Campanha do governo baiano focou na vizinhança, em amigos e familiares para que estejam atentos aos sinais que podem ser emitidos por uma mulher em situação de violência | Foto: Adriana Pimentel

Registros de queixa caem 21%

Assim como no primeiro trimestre do ano, o levantamento feito pela CDEP, entre os meses de maio e agosto, revelou queda no número de registros dos crimes relacionados à Lei Maria da Penha (ameaça, lesão corporal dolosa, tentativa de homicídio) e estupro.

Em 2019 estes quatro tipos de crime totalizaram 10.194 registros, sendo 6.400 casos de ameaça, 3.616 de lesão corporal dolosa, 61 tentativas de homicídio e 117 casos de estupro; enquanto que, em 2020, foram 8.083 casos registrados, destes 5.028 foram de ameaça, 2.950 de lesão corporal grave, 40 tentativas de homicídio e 65 estupros. Somados os quatro tipos de crime, a redução no número de registros feitos nos quatro meses foi de aproximadamente 21%.

Uma das explicações dadas pelas autoridades para a redução no número de registros de denúncias é a pandemia, o que tem feito com que muitas mulheres fiquem impossibilitadas de irem às delegacias para denunciar. A expectativa é que, com a possibilidade da queixa ser feita por meio da Delegacia Digital, as mulheres que se sentem ameaçadas consigam realizar a ocorrência. Para isso, basta acessar o portal da delegacia: www.delegaciadigital.ssp.ba.gov.br.
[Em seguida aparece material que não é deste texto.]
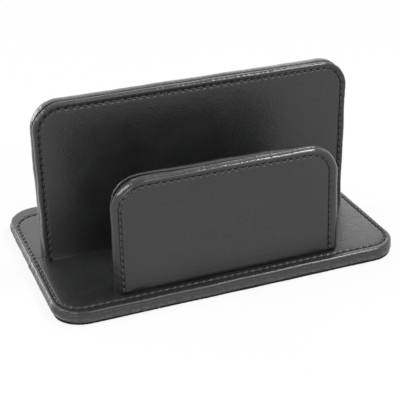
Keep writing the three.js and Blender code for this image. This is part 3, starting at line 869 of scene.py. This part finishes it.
# Carried-over nodes keep their CAD mesh and get the finish of their slot

for part in frame["record"]["subparts"]:
    cadObject = frame["nodes"][part["node"]]
    if cadObject.hide_render:
        continue
    cadObject.data.materials.clear()
    cadObject.data.materials.append(materials[part["material_slot"]])
print("carried-over nodes finished")


# Floor, light and camera

studio = {
    "floorSize": 6, "floorLines": 25, "floorColour": "#fafafa",      # m, along the x axis and the y axis
    "floorShine": 0.88,    # how white the camera and mirrors see the floor, beside its lit colour
    "worldDiffuse": 0.25,  # of the white that they see, as light on the object
    "lamps": {
        "overhead": {"place": (0.5, -0.02, 0.97), "aim": (0, 0, 0.04), "size": (0.4, 0.2), "power": 5},
        "front left": {"place": (-0.72, -0.58, 0.45), "aim": (0, 0, 0.05), "size": (0.35, 0.5), "power": 1.8},
        "upper left": {"place": (-0.74, 0.22, 0.64), "aim": (0, 0, 0.05), "size": (0.22, 0.5), "power": 2.2},
        "rear": {"place": (0.12, 1.1, 0.56), "aim": (0, 0, 0.04), "size": (1.6, 0.6), "power": 2.1},
        "rear right": {"place": (0.62, 1.05, 0.42), "aim": (0, 0, 0.08), "size": (0.35, 0.14), "power": 0.4},
        "rear left": {"place": (-0.57, 0.93, 0.22), "aim": (0, 0, 0.05), "size": (0.32, 0.42), "power": 3.4},
        "front": {"place": (0.3, -0.75, 0.55), "aim": (0.1, -0.45, 0), "size": (0.6, 0.5), "power": 3.2},
    },
}


def seenWhite(tree):
    # 1 for camera, mirror and glass rays, 0 for the light that falls on the object
    rays = addNode(tree, "ShaderNodeLightPath")
    first = addNode(tree, "ShaderNodeMath",
                    {0: rays.outputs["Is Camera Ray"], 1: rays.outputs["Is Glossy Ray"]}, operation="MAXIMUM")
    both = addNode(tree, "ShaderNodeMath", {0: first.outputs[0], 1: rays.outputs["Is Transmission Ray"]},
                   operation="MAXIMUM")
    return both.outputs[0]


def makeFloor():
    # A square of even cells at the height of the table
    count = studio["floorLines"]
    side = np.linspace(-1, 1, count) * studio["floorSize"] / 2
    x, y = np.meshgrid(side, side)
    mesh = bpy.data.meshes.new("floor")
    points = np.stack([x, y, 0 * x], -1).reshape(-1, 3)
    mesh.from_pydata(points.tolist(), [], gridFaces(count, count).tolist())
    floor = bpy.data.objects.new("floor", mesh)
    bpy.context.scene.collection.objects.link(floor)
    material, tree = newMaterial("white_paper_sweep")
    paper = addNode(tree, "ShaderNodeBsdfDiffuse", {"Color": fromHex(studio["floorColour"])})
    glow = addNode(tree, "ShaderNodeEmission", {"Color": (1, 1, 1, 1), "Strength": 1})
    share = addNode(tree, "ShaderNodeMath", {0: seenWhite(tree), 1: studio["floorShine"]},
                    operation="MULTIPLY")
    mix = addNode(tree, "ShaderNodeMixShader", {0: share.outputs[0], 1: paper.outputs[0], 2: glow.outputs[0]})
    addNode(tree, "ShaderNodeOutputMaterial", {"Surface": mix.outputs[0]})
    mesh.materials.append(material)


def makeWorld():
    world = bpy.data.worlds.new("white_surroundings")
    bpy.context.scene.world = world
    world.use_nodes = True
    tree = world.node_tree
    tree.nodes.clear()
    strength = remap(tree, seenWhite(tree), 0, 1, studio["worldDiffuse"], 1)
    back = addNode(tree, "ShaderNodeBackground", {"Color": (1, 1, 1, 1), "Strength": strength})
    addNode(tree, "ShaderNodeOutputWorld", {"Surface": back.outputs[0]})


def turnTowards(place, aim):
    # Rotation that points an object's -Z axis from place to aim
    return (Vector(aim) - Vector(place)).to_track_quat("-Z", "Y").to_euler()


def makeLamps():
    for name, lamp in studio["lamps"].items():
        light = bpy.data.lights.new(name, "AREA")
        light.shape, light.energy = "RECTANGLE", lamp["power"]
        light.size, light.size_y = lamp["size"]
        holder = bpy.data.objects.new(name, light)
        holder.location = lamp["place"]
        holder.rotation_euler = turnTowards(lamp["place"], lamp["aim"])
        bpy.context.scene.collection.objects.link(holder)


cameraLook = {
    "azimuth": -21.02, "elevation": 26.75, "roll": -1.02,   # degrees
    "distance": 565.4, "target": (1.89, 0, 22.91),          # mm
    "lens": 97.6, "sensor": 36,                             # mm
    "clip": (0.01, 20),                                     # m
}


def makeCamera():
    look = cameraLook
    turn, lift, roll = (math.radians(look[k]) for k in ("azimuth", "elevation", "roll"))
    back = Vector((math.sin(turn) * math.cos(lift), -math.cos(turn) * math.cos(lift), math.sin(lift)))
    right = (-back).cross(Vector((0, 0, 1))).normalized()
    up = back.cross(right)
    tilted = right * math.cos(roll) + up * math.sin(roll)
    top = back.cross(tilted)
    place = Vector(look["target"]) * mm + back * look["distance"] * mm
    camera = bpy.data.cameras.new("camera")
    camera.lens, camera.sensor_width, camera.sensor_fit = look["lens"], look["sensor"], "HORIZONTAL"
    camera.clip_start, camera.clip_end = look["clip"]
    holder = bpy.data.objects.new("camera", camera)
    holder.matrix_world = Matrix((
        (tilted.x, top.x, back.x, place.x), (tilted.y, top.y, back.y, place.y),
        (tilted.z, top.z, back.z, place.z), (0, 0, 0, 1)))
    bpy.context.scene.collection.objects.link(holder)
    bpy.context.scene.camera = holder


makeFloor()
makeWorld()
makeLamps()
makeCamera()
bpy.context.scene.view_settings.view_transform = "Standard"
print("studio ready")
Entretanto, é importante relatar, com detalhes, a ocorrência, informando local, horário e possíveis testemunhas.

“O preenchimento minucioso do relatório é fundamental porque as informações constarão do Boletim de Ocorrência (B.O.) e vão embasar as instruções dos delgados e investigadores responsáveis pela apuração do caso”, explicou o delegado Ivo Tourinho, coordenador da Polinter e responsável pela ampliação dos serviços da Delegacia Digital, em reunião virtual realizada pela SPM-BA, no último dia 10 de setembro.

O encontro virtual teve como objetivo formar agentes multiplicadores para esclarecimentos acerca da ferramenta que, desde 20 de agosto, passou a registrar crimes previstos na Lei Maria da Penha e outras legislações correlatas e contou com a participação de representantes da Rede de Atenção à Mulher em Situação de Violência, formada por representantes de dez delegacias especializadas no atendimento à mulher (DEAMs), de Centros de Referência no Atendimento à Mulher (CRAMs), Defensoria Pública (Capital e Interior), além da Secretaria Municipal de Políticas para as Mulheres de Simões Filho e a Coordenação da Mulher do Tribunal de Justiça da Bahia (TJ-BA).